Thursday, 3 March 2016
The EU is deterring UK investment
This morning, 77 per cent of car-makers have agreed that remaining in the EU is "best for our business", and 59 per cent said that Brexit would have a "negative impact". What this actually tell us is that 77 per cent of car-makers need to sack their trade analysis and get better ones.
As The Leave Alliance points out, there is slim chance of the business environment changing in the slightest any time in the next ten years, which is enough certainty for anybody. If you want certainty beyond that, invent a time machine. More than likely we are staying in the EEA whether the leave campaigns like it or not. That means there will be no tariffs for car makers thus, at worst, no impact at all.
However, the "EU TTIP team" make the case far better than I ever could. One in four beverages on the shelves in the US is made by a small EU company. For them to get favourable trade they will have to wait until TTIP has been ratified which is anybody's guess, and since TTIP is hugely unpopular with a large number of MEPs and national parliaments, it may not pass at all. Certainly not this side of my 40th birthday - and it will be rejected on the basis of an entirely separate issue.
So in this, we have industries waiting years to get their produce on the shelves across the pond which hurts start-up micro breweries - and that is with no guarantee an agreement will ever be reached. Meanwhile, outside of the EU, there would be nothing stopping us talking to any number of countries to secure partial scope agreements on beverages where there would be no real technical, more or legal objection. We could already be enjoying the benefits of enhanced trade and if not with America then any number of South American states.

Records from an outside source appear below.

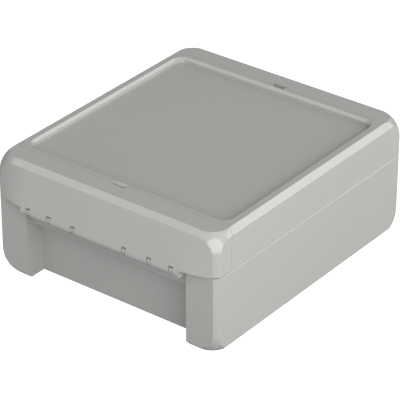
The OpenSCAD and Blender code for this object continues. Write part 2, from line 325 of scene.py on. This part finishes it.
# %% [markdown]
# ## Plastic and seal
# The plastic scatters light in its body and has a thin gloss on top, so the softboxes show as clean
# discs on the round corners. The seal is a dark closed foam with pores.

# %% Helpers to put a group to work
def use_group(material, group):
    """Puts a shared group into a material."""
    node = material.node_tree.nodes.new("ShaderNodeGroup")
    node.node_tree = group
    return node


def bump(material, height, distance):
    """Normal that a relief of this height and depth gives."""
    node = material.node_tree.nodes.new("ShaderNodeBump")
    node.inputs["Distance"].default_value = distance
    material.node_tree.links.new(height, node.inputs["Height"])
    return node.outputs["Normal"]


# %% Grey plastic
GLOSS = 0.02
GLOSS_IOR = 1.5
BODY_ROUGH, BODY_WORN = 0.5, 0.62
GRAIN_HEIGHT = 0.0012 * MM


def plastic(name, tone):
    """Moulded plastic of this tone, given as linear red, green and blue."""
    material = bpy.data.materials.new(name)
    material.use_nodes = True
    tree = material.node_tree
    shader = tree.nodes["Principled BSDF"]
    shader.inputs["Specular IOR Level"].default_value = 0.0
    shader.inputs["Coat Weight"].default_value = 1.0
    shader.inputs["Coat IOR"].default_value = GLOSS_IOR
    shader.inputs["Coat Roughness"].default_value = GLOSS
    tint = tree.nodes.new("ShaderNodeVectorMath")
    tint.operation = "SCALE"
    tint.inputs[0].default_value = tone
    tree.links.new(use_group(material, drift_group).outputs["Tone"], tint.inputs["Scale"])
    tree.links.new(tint.outputs["Vector"], shader.inputs["Base Color"])
    dull = use_group(material, touch_group).outputs["Dull"]
    tree.links.new(spread(tree, dull, 0.0, 1.0, BODY_ROUGH, BODY_WORN), shader.inputs["Roughness"])
    relief = bump(material, use_group(material, grain_group).outputs["Height"], GRAIN_HEIGHT)
    tree.links.new(relief, shader.inputs["Normal"])
    tree.links.new(relief, shader.inputs["Coat Normal"])
    return material


shell_plastic = plastic("shell plastic", (0.3, 0.3, 0.291))
strip_plastic = plastic("strip plastic", (0.305, 0.305, 0.296))

# %% Foamed seal
PORES = 900.0
PORE_DEPTH = 0.08 * MM
FOAM_TONE = (0.03, 0.03, 0.032)
foam = bpy.data.materials.new("seal foam")
foam.use_nodes = True
tree = foam.node_tree
shader = tree.nodes["Principled BSDF"]
coords = tree.nodes.new("ShaderNodeTexCoord").outputs["Object"]
cells = tree.nodes.new("ShaderNodeTexVoronoi")
cells.inputs["Scale"].default_value = PORES
tree.links.new(coords, cells.inputs["Vector"])
pore = spread(tree, cells.outputs["Distance"], 0.1, 0.6, 0.0, 1.0)
shade = tree.nodes.new("ShaderNodeVectorMath")
shade.operation = "SCALE"
shade.inputs[0].default_value = FOAM_TONE
tree.links.new(spread(tree, noise(tree, coords, 160.0), 0.3, 0.7, 0.8, 1.2), shade.inputs["Scale"])
tree.links.new(shade.outputs["Vector"], shader.inputs["Base Color"])
tree.links.new(spread(tree, pore, 0.0, 1.0, 0.7, 0.9), shader.inputs["Roughness"])
tree.links.new(bump(foam, pore, PORE_DEPTH), shader.inputs["Normal"])
print("materials:", [m.name for m in bpy.data.materials])

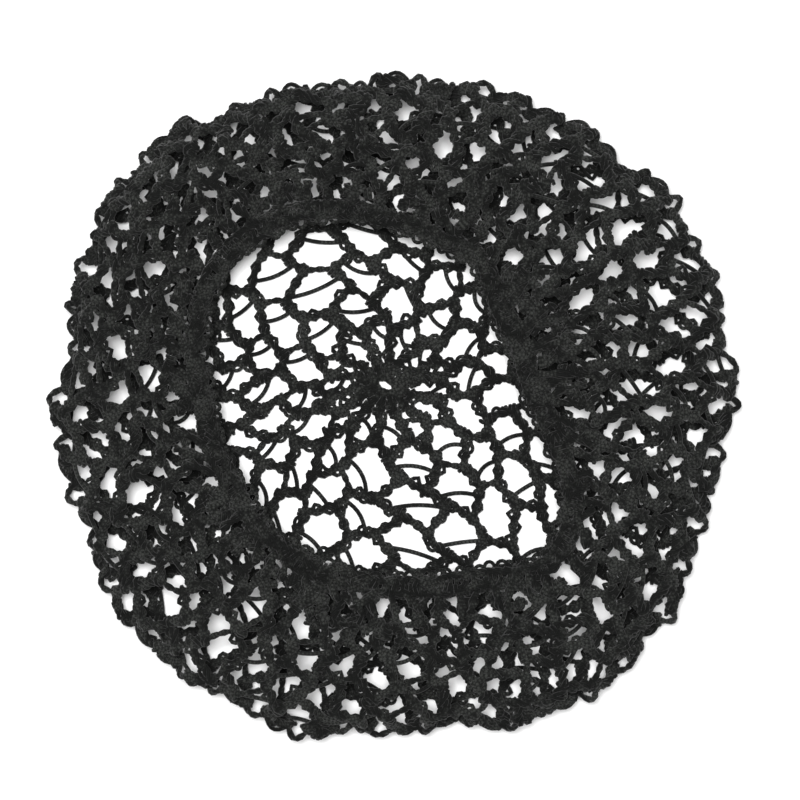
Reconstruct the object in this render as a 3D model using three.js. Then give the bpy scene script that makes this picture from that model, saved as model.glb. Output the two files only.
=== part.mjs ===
/*
 * Hair net, hand crocheted from round rayon cord, lying on its crown with its elastic mouth up.
 *
 * The net is one bag. A place on it is given by an azimuth round the bag, anticlockwise from +X
 * as one looks down, and by how far along the net it lies, in millimetres from the middle of the
 * crown, out over the floor, round the widest line, back over the crest and in to the mouth.
 * Cells stand in rounds, each round offset by half a cell from the one before, as in a honeycomb.
 * A cell is a loop of strands with a gap cut through its middle.
 *
 * Units are millimetres. +Z is up, and the origin is at the middle of the base.
 */
import * as THREE from 'three';
import { mergeVertices } from 'three/addons/utils/BufferGeometryUtils.js';

const { degToRad, euclideanModulo, lerp, smoothstep } = THREE.MathUtils;

// Driving sizes
const CROWN_MIDDLE = new THREE.Vector2(-3.4, 8.4);
const RING_REACH = 9.2;
const RING_HOLE = 2.3;
const RING_WALL = 4.4;
const RING_SIDE_SHARE = 0.6;
const RING_OUTER_SLOPE = 2.2;
const RING_INNER_SLOPE = 1.8;
const RING_STITCHES = 12;
const RING_STITCH_RELIEF = 0.5;
const STRAND_WALL = 4;
const GAP_EDGE_WALL = 2.4;
const THIN_STRAND_SHARE = 0.62;
const GAP_CORNER_ROUNDING = 1.12;
const PIECE_GAP = 0.3;
const ZIGZAG_PIECE_GAP = 0.44;
const RIM_WIDTH = 8;
const RIM_HEIGHT = 9;
const RIM_RUFFLE = 0.9;
const OCTAGON_CHAMFER = Math.tan(Math.PI / 8);
const MIDDLING_EDGE = 128;
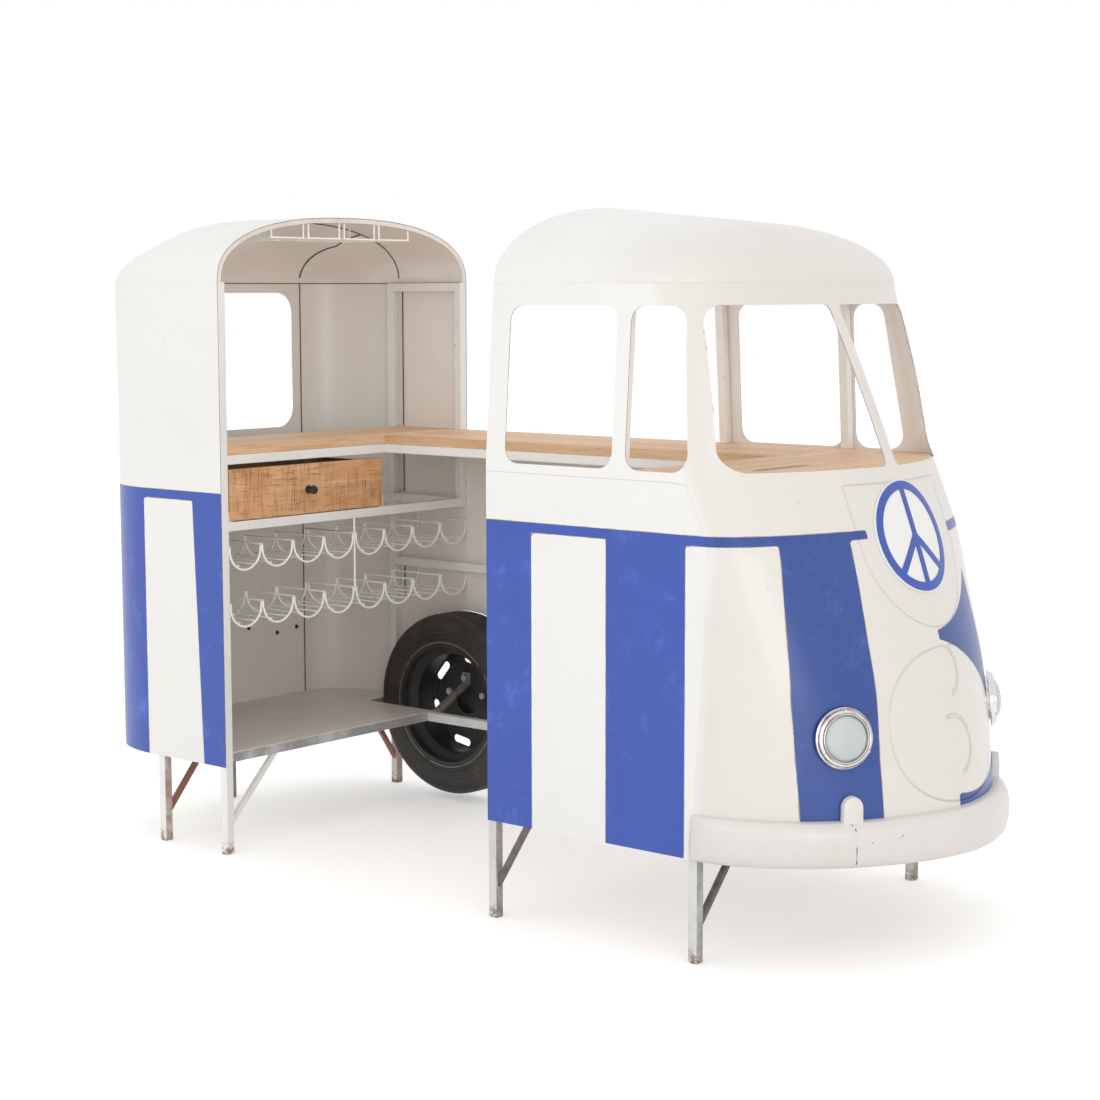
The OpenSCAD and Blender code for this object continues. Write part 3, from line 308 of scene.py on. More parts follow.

So really the lesson is clear for UK auto-makers. Not only is their European trade unaffected by Brexit, we could massively enhance the supply chains for components meaning cheaper imports for their assembly lines.
The only thing the EU can offer is is the near certainty that we won't have an agile trading environment - and so they will get the business continuity and stability they crave - but what that actually means is stagnation. Arguably, it is that which deters more investment in the UK. Were we to have a more agile approach to trade instead, we could see more manufacturing setting up in Britain due to the availability of skilled workers and the massive competitive advantage of having the single market but also an independent trade policy.
More to the point, it would allow the NHS to source cheaper medical equipment so long as it complied with international standards. The Remain camp needs to spell out why the certainty of stagnation is better for British industry than being an independent trading nation with a strong voice at all the global top tables. I don't think they can.